I've been visiting Spain since 1958, when I drove there from London to see a building then only vaguely heeded in northern Europe, the cathedral in Barcelona known as La Sagrada Familia, by an architect thought by some to be deranged and by others a genius, Antoni Gaudí. He died in 1926, leaving incomplete drawings of his cathedral, and by 1958, with Spain living in the stasis of the Franco regime, resources were scarce and the work had not progressed very far from how it looked in a 1900 postcard that I found. At the hot, dusty site on the Carrer Provença, only a few masons labored away behind a high fence. The cathedral was little more than a facade, but what a facade! I looked and looked at the four spires shaped like slender rockets, their surfaces pitted and barnacled and dripping in a decorative scrim of stone. A keen amateur student of architecture, I felt I had been punched in the eyes and forced to rethink what architecture was—and could be.

Gaudí smashed the mold. He was certainly odd, but visionary, too: His last secular building, the apartment block called Casa Mila—finished in 1910, in the infancy of the automobile—included an underground parking garage. In a real sense, no architect working in Spain today can be immune to the presence of Gaudí's astonishing imagination.

In the 1970s, when Spain sprang free, more or less overnight, from Franco's repressive thirty-six-year grip, there was a surge of creative energy that could not be matched elsewhere in Europe—not even in those countries later blessed by release from communism. After I had traveled from southern Andalusia to the northern Atlantic coast and had seen works finished, works in progress, and works being conceived, it struck me that the Spanish have been able to do more within a couple of decades of rejoining the rest of Europe to advance the drama of their landscapes than would be possible in a country with an infrastructure put in place much earlier—not to mention one with a conservative bent for valuing the past more than the future, or with the complacency that comes from giving the world two thousand years of classic building styles. (Think Italy.)

Right now, nowhere else in Europe has such visually rewarding travel.
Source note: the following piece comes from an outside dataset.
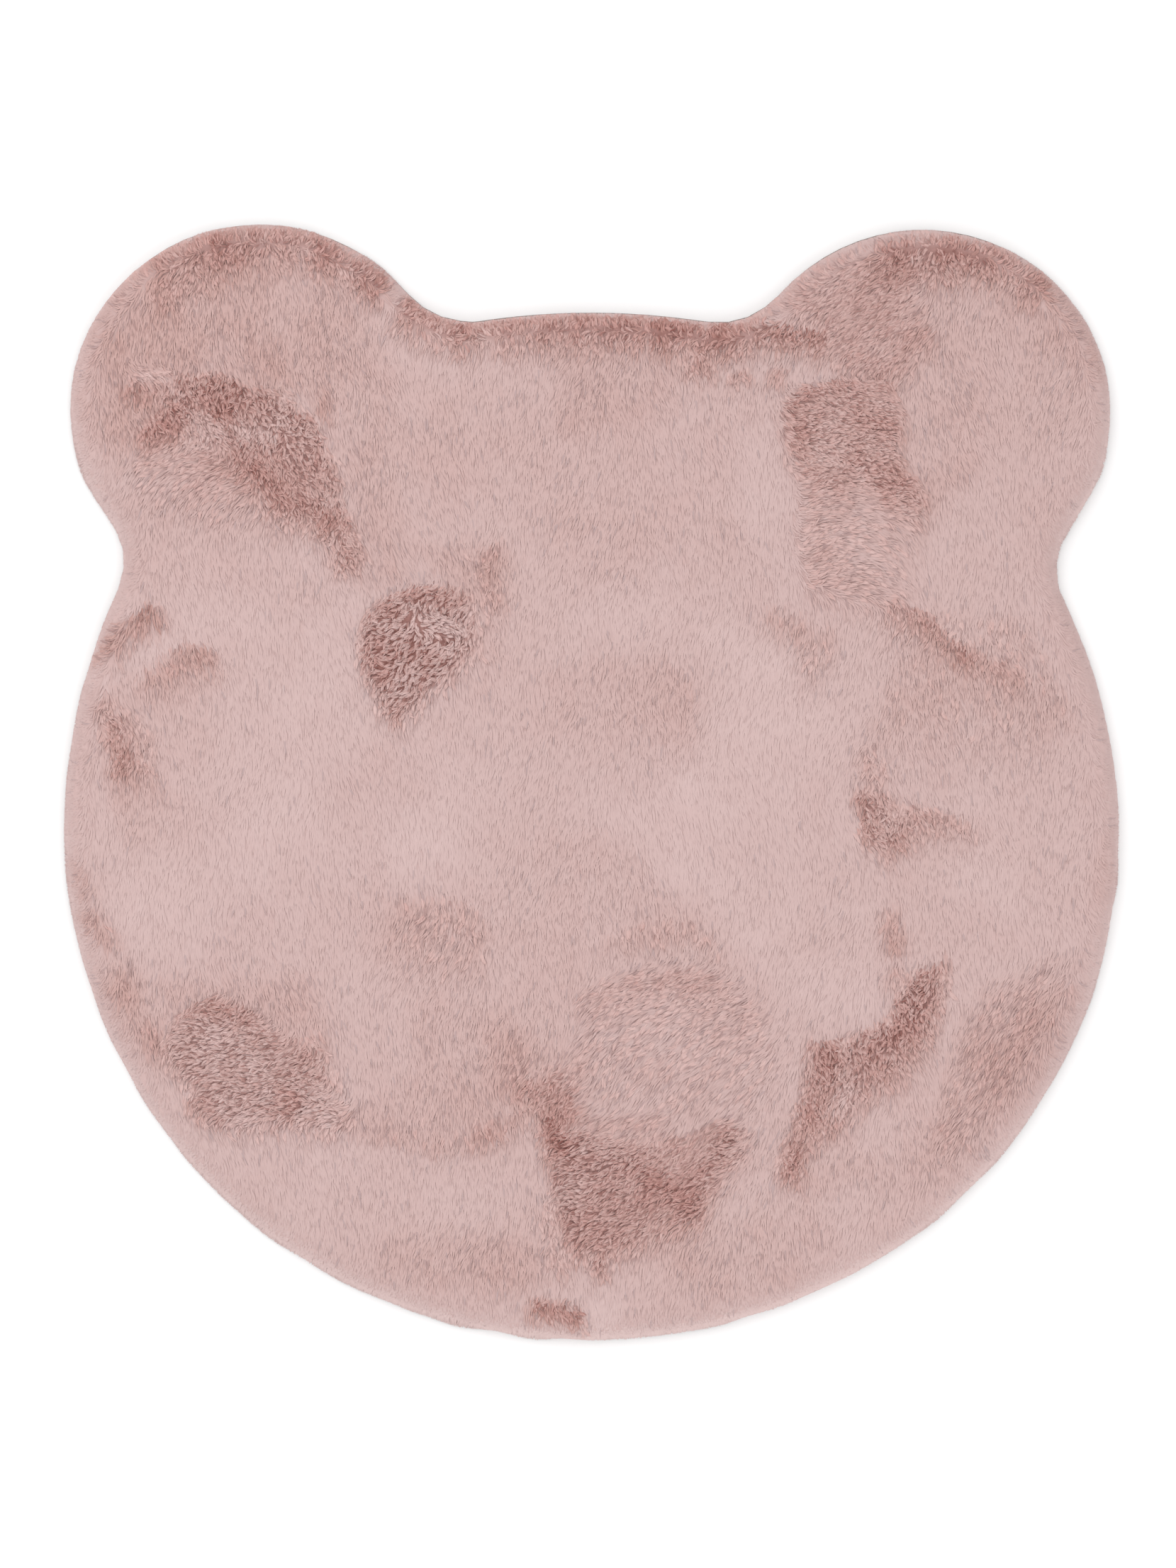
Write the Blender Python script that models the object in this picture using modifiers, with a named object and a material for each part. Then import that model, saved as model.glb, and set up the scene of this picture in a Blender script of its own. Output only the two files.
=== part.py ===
"""A flat kids' rug of deep faux fur, cut to the outline of a round-eared animal's head.

Two solids, in metres, +Z up: the backing cloth that lies on the floor, and the fur on it, whose
upper edge rounds over where the pile falls off the rim. The nap runs towards the chin (-Y), so the
fur reaches past the backing there, and is flush with it along the tops of the ears and the head.
The origin is on the floor, at the middle of the outline's box, and +Y points to the ears.
"""
import math
from collections import namedtuple

import bmesh
import bpy
import numpy as np

# Driving dimensions, in metres
RUG_WIDTH = 0.851
RUG_LENGTH = 0.900
RUG_HEIGHT = 0.025
BACKING_THICKNESS = 0.0012
LAYER_GAP = 0.0003
FUR_UPPER_ROUND = 0.013
FUR_LOWER_ROUND = 0.002
# How far inside the fur's outline the backing ends at the sides: nothing at the top, twice at the chin
BACKING_MARGIN = 0.003

# How finely the outline and the rounded edge are cut into flat faces
OUTLINE_POINTS = 200
ROUND_SEGMENTS = 5
ARC_STEP = 0.001
JOIN_SMOOTHING = 0.006
WELD_DISTANCE = 0.00001

# The cutting template, counter-clockwise from the chin: one row for each arc, in millimetres from
# the template's centre. A negative radius is a hollow, whose centre lies outside the rug. An arc
# ends where the outline faces end_bearing, in degrees from +X, and the next one starts there.
Arc = namedtuple("Arc", "name centre_x centre_y radius end_bearing")
START_BEARING = -89
TEMPLATE = [
    Arc("chin, right half", 1, -10, 439, -54),
    Arc("lower right", 21, -39, 404, 10),
    Arc("right cheek", -14, -44, 439, 28),
    Arc("right waist", 428, 174, -54, -37),
    Arc("right ear, side", 271, 299, 147, 58),
    Arc("right ear, top", 266, 291, 156, 141),
    Arc("right dip", 102, 430, -58, 82),
    Arc("top of the head", -2, -222, 602, 100),
    Arc("left dip", -101, 434, -61, 42),
    Arc("left ear, top", -270, 291, 160, 119),
    Arc("left ear, side", -276, 303, 146, 220),
    Arc("left waist", -430, 179, -51, 156),
    Arc("left cheek", 34, -38, 461, 179),
    Arc("lower left", -17, -36, 410, 246),
    Arc("chin, left half", 0, 0, 450, 271),
]
MM = 0.001

# Linear colours
FUR_COLOUR = (0.62, 0.42, 0.40, 1.0)
BACKING_COLOUR = (0.50, 0.44, 0.41, 1.0)


def arc_points(arc, start_bearing):
    """Points along one arc of the template, a step apart, from one bearing to the next."""
    turn = math.radians(arc.end_bearing - start_bearing)
    count = max(2, round(abs(turn * arc.radius) * MM / ARC_STEP))
    share = (np.arange(count) + 0.5) / count
    bearing = math.radians(start_bearing) + turn * share
    x = arc.centre_x + arc.radius * np.cos(bearing)
    y = arc.centre_y + arc.radius * np.sin(bearing)
    return np.stack([x, y], axis=1) * MM


def evenly_spaced(points, count):
    """The closed line through the points, cut into count equal lengths."""
    closed = np.vstack([points, points[:1]])
    run = np.concatenate([[0.0], np.cumsum(np.linalg.norm(np.diff(closed, axis=0), axis=1))])
    stops = np.linspace(0.0, run[-1], count, endpoint=False)
    return np.stack([np.interp(stops, run, closed[:, axis]) for axis in (0, 1)], axis=1)


def smoothed(points, reach):
    """Each point of the closed line moved to the mean of its neighbours on both sides."""
    shifted = [np.roll(points, step, axis=0) for step in range(-reach, reach + 1)]
    return np.mean(shifted, axis=0)


def rug_outline():
    """The rug's outline, counter-clockwise, fitted to its width and length about the origin."""
    pieces = []
    bearing = START_BEARING
    for arc in TEMPLATE:
        pieces.append(arc_points(arc, bearing))
        bearing = arc.end_bearing
    line = np.concatenate(pieces)
    line = evenly_spaced(line, len(line))
    line = smoothed(line, round(JOIN_SMOOTHING / ARC_STEP))
    line = evenly_spaced(line, OUTLINE_POINTS)
    low, high = line.min(axis=0), line.max(axis=0)
    return (line - (low + high) / 2) * np.array([RUG_WIDTH, RUG_LENGTH]) / (high - low)


def outward_normals(line):
    """The outward direction at each point of a counter-clockwise line."""
    along = np.roll(line, -1, axis=0) - np.roll(line, 1, axis=0)
    along /= np.linalg.norm(along, axis=1, keepdims=True)
    return np.stack([along[:, 1], -along[:, 0]], axis=1)


def backing_outline(line):
    """The rug's outline drawn in by the margin all round, then moved up by it to meet the top."""
    return line - outward_normals(line) * BACKING_MARGIN + np.array([0.0, BACKING_MARGIN])


def flat_piece(name, line, bottom, top, collection):
    """A plate of the given outline, between two heights."""
    curve = bpy.data.curves.new(name, "CURVE")
    curve.dimensions = "2D"
    curve.fill_mode = "BOTH"
    curve.extrude = (top - bottom) / 2
    spline = curve.splines.new("POLY")
    spline.points.add(len(line) - 1)
    for point, (x, y) in zip(spline.points, line):
        point.co = (x, y, 0.0, 1.0)
    spline.use_cyclic_u = True
    plate = bpy.data.objects.new(name, curve)
    plate.location.z = (top + bottom) / 2
    collection.objects.link(plate)
    return plate


def made_mesh(plate, collection):
    """The plate as a closed mesh with one face on each side, in place of its curve."""
    bpy.context.view_layer.update()
    evaluated = plate.evaluated_get(bpy.context.evaluated_depsgraph_get())
    mesh = bpy.data.meshes.new_from_object(evaluated)
    name = plate.name
    matrix = plate.matrix_world.copy()
    bpy.data.objects.remove(plate)
    mesh.name = name
    shape = bmesh.new()
    shape.from_mesh(mesh)
    bmesh.ops.remove_doubles(shape, verts=shape.verts, dist=WELD_DISTANCE)
    shape.normal_update()
    inner = [edge for edge in shape.edges if all(abs(face.normal.z) > 0.9 for face in edge.link_faces)]
    bmesh.ops.dissolve_edges(shape, edges=inner, use_verts=False)
    shape.to_mesh(mesh)
    shape.free()
    solid = bpy.data.objects.new(name, mesh)
    solid.matrix_world = matrix
    collection.objects.link(solid)
    return solid


def round_rims(solid):
    """Round the upper and the lower rim, each with its own radius."""
    mesh = solid.data
    weight = mesh.attributes.new("bevel_weight_edge", "FLOAT", "EDGE")
    for edge in mesh.edges:
        heights = [mesh.vertices[index].co.z for index in edge.vertices]
        if min(heights) > 0:
            weight.data[edge.index].value = 1.0
        elif max(heights) < 0:
            weight.data[edge.index].value = FUR_LOWER_ROUND / FUR_UPPER_ROUND
    mesh.shade_smooth()
    bevel = solid.modifiers.new("rounded rims", "BEVEL")
    bevel.limit_method = "WEIGHT"
    bevel.width = FUR_UPPER_ROUND
    bevel.segments = ROUND_SEGMENTS
    bevel.use_clamp_overlap = False


def cloth_material(name, colour, roughness):
    """A plain matt textile finish."""
    material = bpy.data.materials.new(name)
    material.use_nodes = True
    shader = material.node_tree.nodes["Principled BSDF"]
    shader.inputs["Base Color"].default_value = colour
    shader.inputs["Roughness"].default_value = roughness
    shader.inputs["Metallic"].default_value = 0.0
    return material


def main():
    for leftover in list(bpy.data.objects):
        bpy.data.objects.remove(leftover)
    collection = bpy.data.collections.new("kids rug")
    bpy.context.scene.collection.children.link(collection)

    outline = rug_outline()
    backing = flat_piece("backing", backing_outline(outline), 0.0, BACKING_THICKNESS, collection)
    backing.data.materials.append(cloth_material("backing cloth", BACKING_COLOUR, 0.95))

    fur_bottom = BACKING_THICKNESS + LAYER_GAP
    plate = flat_piece("pile", outline, fur_bottom, RUG_HEIGHT, collection)
    pile = made_mesh(plate, collection)
    round_rims(pile)
    pile.data.materials.append(cloth_material("faux fur", FUR_COLOUR, 0.85))


main()
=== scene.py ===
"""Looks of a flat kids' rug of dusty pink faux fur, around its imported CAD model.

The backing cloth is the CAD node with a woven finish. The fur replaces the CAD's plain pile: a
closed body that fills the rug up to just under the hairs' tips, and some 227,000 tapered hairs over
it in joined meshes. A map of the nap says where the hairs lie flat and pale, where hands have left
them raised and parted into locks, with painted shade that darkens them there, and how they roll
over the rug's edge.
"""
import math
from collections import namedtuple

import bmesh
import bpy
import mathutils
import numpy as np
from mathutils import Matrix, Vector


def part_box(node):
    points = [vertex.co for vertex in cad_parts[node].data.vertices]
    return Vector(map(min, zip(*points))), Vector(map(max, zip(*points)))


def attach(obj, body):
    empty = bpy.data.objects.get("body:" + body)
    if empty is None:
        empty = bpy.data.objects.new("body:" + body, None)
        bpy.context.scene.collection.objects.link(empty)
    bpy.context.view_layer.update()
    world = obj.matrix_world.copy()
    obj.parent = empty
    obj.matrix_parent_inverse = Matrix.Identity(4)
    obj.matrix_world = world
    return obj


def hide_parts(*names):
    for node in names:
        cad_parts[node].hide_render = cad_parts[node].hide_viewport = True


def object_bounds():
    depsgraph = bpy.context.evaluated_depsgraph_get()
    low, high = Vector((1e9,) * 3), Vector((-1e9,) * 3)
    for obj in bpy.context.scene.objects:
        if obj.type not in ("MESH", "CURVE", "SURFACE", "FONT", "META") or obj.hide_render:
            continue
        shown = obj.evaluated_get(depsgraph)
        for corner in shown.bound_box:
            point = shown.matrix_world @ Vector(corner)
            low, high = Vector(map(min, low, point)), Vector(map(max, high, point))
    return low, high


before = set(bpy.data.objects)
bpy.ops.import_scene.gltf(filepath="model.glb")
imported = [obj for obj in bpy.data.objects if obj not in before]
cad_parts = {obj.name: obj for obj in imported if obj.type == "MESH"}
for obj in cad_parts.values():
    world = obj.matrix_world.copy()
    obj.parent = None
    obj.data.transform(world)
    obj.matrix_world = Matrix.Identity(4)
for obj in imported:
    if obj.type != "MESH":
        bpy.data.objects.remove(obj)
cad_low, cad_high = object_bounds()

# Sizes are in metres if nothing else is said, in the frame's axes: +Z up, +Y towards the ears.
# Bearings are in degrees, counter-clockwise from +X as seen from above.
MM = 0.001
RUG_WIDTH, RUG_LENGTH, _ = cad_high - cad_low
FUR_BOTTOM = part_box("pile")[0][2]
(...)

For example, the new highways that link the northwestern province of Galicia with Madrid involved boring tunnels through mountains and building long viaducts across valleys. This has been achieved with something more than engineering—there is a visual panache to these works, a verve that goes beyond what is required simply for function. I drove over a succession of bridges in the northwest, some of them spanning little more than streams, that were individually distinct and collectively a symphony of bridge-making art. Any country that cares that much about how one small bridge fits into a landscape shows the same love of detail that the Romans insisted upon in feats like the magnificent Pont du Gard aqueduct in southern France—a structure that's so much more than just a channel for carrying water thirty-one miles for the public baths in Nîmes. That's the thing about good architecture: It leaves a reputation that can last a couple of thousand years.